↓

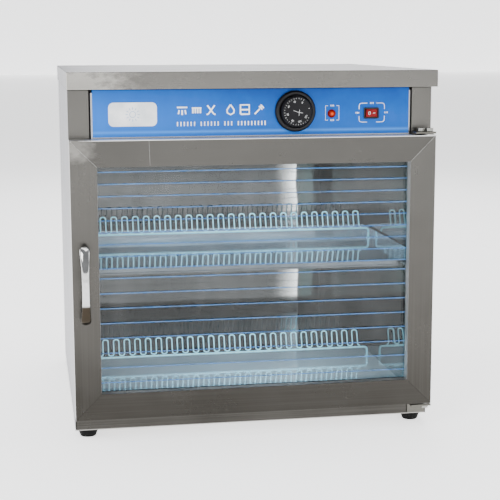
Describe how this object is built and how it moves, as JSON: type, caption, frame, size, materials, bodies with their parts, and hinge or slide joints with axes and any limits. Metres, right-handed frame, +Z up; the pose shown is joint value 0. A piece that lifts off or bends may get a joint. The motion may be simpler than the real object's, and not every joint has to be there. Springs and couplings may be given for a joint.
{
  "type": "uv sterilizer cabinet",
  "caption": "Stainless tabletop ultraviolet sterilizer cabinet with hinged glass door, bow handle, dial timer, rocker switch, polished chamber, shelf and wire racks, on rubber feet.",
  "frame": {"origin": "middle of the bounding box footprint, on the surface the feet stand on", "axes": "+X to the right seen from the door, +Y from the door to the back, +Z up"},
  "size_m": [0.5026, 0.53, 0.502],
  "materials": {
    "satin_steel": "satin, horizontal grain",
    "side_steel": "satin, vertical grain",
    "mirror_steel": "mirror polished",
    "bright_chrome": "polished",
    "coated_wire": "gloss coating",
    "zinc_plate": "zinc plated, dull",
    "blue_film": "printed film, satin",
    "white_film": "printed film, satin",
    "black_plastic": "moulded, fine grain",
    "knob_plastic": "semi gloss",
    "red_plastic": "gloss",
    "door_glass": "clear with printed stripes",
    "lamp_glass": "smooth",
    "black_rubber": "matt",
    "white_nylon": "moulded"
  },
  "bodies": {
    "cabinet": {"bottom_pan": "satin_steel", "top_lid": "satin_steel", "back_panel": "satin_steel", "control_panel": "satin_steel", "side_panel_left": "side_steel", "side_panel_right": "side_steel", "liner_left": "mirror_steel", "liner_right": "mirror_steel", "liner_back": "mirror_steel", "liner_ceiling": "mirror_steel", "chamber_floor": "mirror_steel", "middle_shelf": "mirror_steel", "shelf_rest_left": "mirror_steel", "shelf_rest_right": "mirror_steel", "timer_body": "zinc_plate", "hinge_plate_top": "zinc_plate", "hinge_plate_bottom": "zinc_plate", "hinge_pin_top": "zinc_plate", "hinge_pin_bottom": "zinc_plate", "hinge_stop_bolt": "zinc_plate", "ballast": "zinc_plate", "fascia_film": "blue_film", "badge_plate": "white_film", "timer_bezel": "black_plastic", "pilot_body": "black_plastic", "switch_body": "black_plastic", "magnet_catch": "black_plastic", "cable_gland": "black_plastic", "wiring_loom": "black_plastic", "pilot_lens": "red_plastic", "uv_lamp_upper": "lamp_glass", "uv_lamp_lower": "lamp_glass", "foot_front_left": "black_rubber", "foot_front_right": "black_rubber", "foot_rear_left": "black_rubber", "foot_rear_right": "black_rubber", "lamp_socket_upper_left": "white_nylon", "lamp_socket_upper_right": "white_nylon", "lamp_socket_lower_left": "white_nylon", "lamp_socket_lower_right": "white_nylon", "terminal_block": "white_nylon"},
    "door": {"door_stile_left": "satin_steel", "door_stile_right": "satin_steel", "door_rail_top": "satin_steel", "door_rail_bottom": "satin_steel", "door_glass": "door_glass", "glass_frame": "satin_steel", "door_seal": "black_rubber", "handle": "bright_chrome", "handle_screw_upper": "zinc_plate", "handle_screw_lower": "zinc_plate", "strike_plate": "zinc_plate", "hinge_bush_top": "white_nylon", "hinge_bush_bottom": "white_nylon"},
    "knob": {"timer_knob": "knob_plastic"},
    "rocker": {"switch_rocker": "red_plastic"},
    "upper_rack": {"upper_rack_rail": "coated_wire", "upper_rack_loops": "coated_wire"},
    "lower_rack": {"lower_rack_rail": "coated_wire", "lower_rack_loops": "coated_wire"}
  },
  "joints": [
    {"name": "door_swing", "type": "hinge", "parent": "cabinet", "child": "door", "pos_m": [0.2435, -0.225, 0.223], "axis": [0, 0, 1], "range_deg": [0, 110]},
    {"name": "timer_turn", "type": "hinge", "parent": "cabinet", "child": "knob", "pos_m": [0.057, -0.2106, 0.447], "axis": [0, -1, 0], "range_deg": [-240, 75]},
    {"name": "rocker_tilt", "type": "hinge", "parent": "cabinet", "child": "rocker", "pos_m": [0.164, -0.2088, 0.443], "axis": [0, 0, 1], "range_deg": [-14, 0]},
    {"name": "upper_rack_lift", "type": "slide", "parent": "cabinet", "child": "upper_rack", "axis": [0, 0, 1], "range_m": [0, 0.006]},
    {"name": "lower_rack_lift", "type": "slide", "parent": "cabinet", "child": "lower_rack", "axis": [0, 0, 1], "range_m": [0, 0.006]}
  ]
}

↑

◆ **What you need to do**
Print the material verbatim, all of it.

◆ **The response**
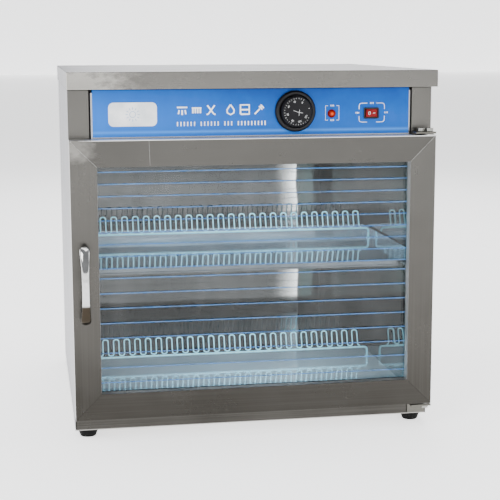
Describe how this object is built and how it moves, as JSON: type, caption, frame, size, materials, bodies with their parts, and hinge or slide joints with axes and any limits. Metres, right-handed frame, +Z up; the pose shown is joint value 0. A piece that lifts off or bends may get a joint. The motion may be simpler than the real object's, and not every joint has to be there. Springs and couplings may be given for a joint.
{
  "type": "uv sterilizer cabinet",
  "caption": "Stainless tabletop ultraviolet sterilizer cabinet with hinged glass door, bow handle, dial timer, rocker switch, polished chamber, shelf and wire racks, on rubber feet.",
  "frame": {"origin": "middle of the bounding box footprint, on the surface the feet stand on", "axes": "+X to the right seen from the door, +Y from the door to the back, +Z up"},
  "size_m": [0.5026, 0.53, 0.502],
  "materials": {
    "satin_steel": "satin, horizontal grain",
    "side_steel": "satin, vertical grain",
    "mirror_steel": "mirror polished",
    "bright_chrome": "polished",
    "coated_wire": "gloss coating",
    "zinc_plate": "zinc plated, dull",
    "blue_film": "printed film, satin",
    "white_film": "printed film, satin",
    "black_plastic": "moulded, fine grain",
    "knob_plastic": "semi gloss",
    "red_plastic": "gloss",
    "door_glass": "clear with printed stripes",
    "lamp_glass": "smooth",
    "black_rubber": "matt",
    "white_nylon": "moulded"
  },
  "bodies": {
    "cabinet": {"bottom_pan": "satin_steel", "top_lid": "satin_steel", "back_panel": "satin_steel", "control_panel": "satin_steel", "side_panel_left": "side_steel", "side_panel_right": "side_steel", "liner_left": "mirror_steel", "liner_right": "mirror_steel", "liner_back": "mirror_steel", "liner_ceiling": "mirror_steel", "chamber_floor": "mirror_steel", "middle_shelf": "mirror_steel", "shelf_rest_left": "mirror_steel", "shelf_rest_right": "mirror_steel", "timer_body": "zinc_plate", "hinge_plate_top": "zinc_plate", "hinge_plate_bottom": "zinc_plate", "hinge_pin_top": "zinc_plate", "hinge_pin_bottom": "zinc_plate", "hinge_stop_bolt": "zinc_plate", "ballast": "zinc_plate", "fascia_film": "blue_film", "badge_plate": "white_film", "timer_bezel": "black_plastic", "pilot_body": "black_plastic", "switch_body": "black_plastic", "magnet_catch": "black_plastic", "cable_gland": "black_plastic", "wiring_loom": "black_plastic", "pilot_lens": "red_plastic", "uv_lamp_upper": "lamp_glass", "uv_lamp_lower": "lamp_glass", "foot_front_left": "black_rubber", "foot_front_right": "black_rubber", "foot_rear_left": "black_rubber", "foot_rear_right": "black_rubber", "lamp_socket_upper_left": "white_nylon", "lamp_socket_upper_right": "white_nylon", "lamp_socket_lower_left": "white_nylon", "lamp_socket_lower_right": "white_nylon", "terminal_block": "white_nylon"},
    "door": {"door_stile_left": "satin_steel", "door_stile_right": "satin_steel", "door_rail_top": "satin_steel", "door_rail_bottom": "satin_steel", "door_glass": "door_glass", "glass_frame": "satin_steel", "door_seal": "black_rubber", "handle": "bright_chrome", "handle_screw_upper": "zinc_plate", "handle_screw_lower": "zinc_plate", "strike_plate": "zinc_plate", "hinge_bush_top": "white_nylon", "hinge_bush_bottom": "white_nylon"},
    "knob": {"timer_knob": "knob_plastic"},
    "rocker": {"switch_rocker": "red_plastic"},
    "upper_rack": {"upper_rack_rail": "coated_wire", "upper_rack_loops": "coated_wire"},
    "lower_rack": {"lower_rack_rail": "coated_wire", "lower_rack_loops": "coated_wire"}
  },
  "joints": [
    {"name": "door_swing", "type": "hinge", "parent": "cabinet", "child": "door", "pos_m": [0.2435, -0.225, 0.223], "axis": [0, 0, 1], "range_deg": [0, 110]},
    {"name": "timer_turn", "type": "hinge", "parent": "cabinet", "child": "knob", "pos_m": [0.057, -0.2106, 0.447], "axis": [0, -1, 0], "range_deg": [-240, 75]},
    {"name": "rocker_tilt", "type": "hinge", "parent": "cabinet", "child": "rocker", "pos_m": [0.164, -0.2088, 0.443], "axis": [0, 0, 1], "range_deg": [-14, 0]},
    {"name": "upper_rack_lift", "type": "slide", "parent": "cabinet", "child": "upper_rack", "axis": [0, 0, 1], "range_m": [0, 0.006]},
    {"name": "lower_rack_lift", "type": "slide", "parent": "cabinet", "child": "lower_rack", "axis": [0, 0, 1], "range_m": [0, 0.006]}
  ]
}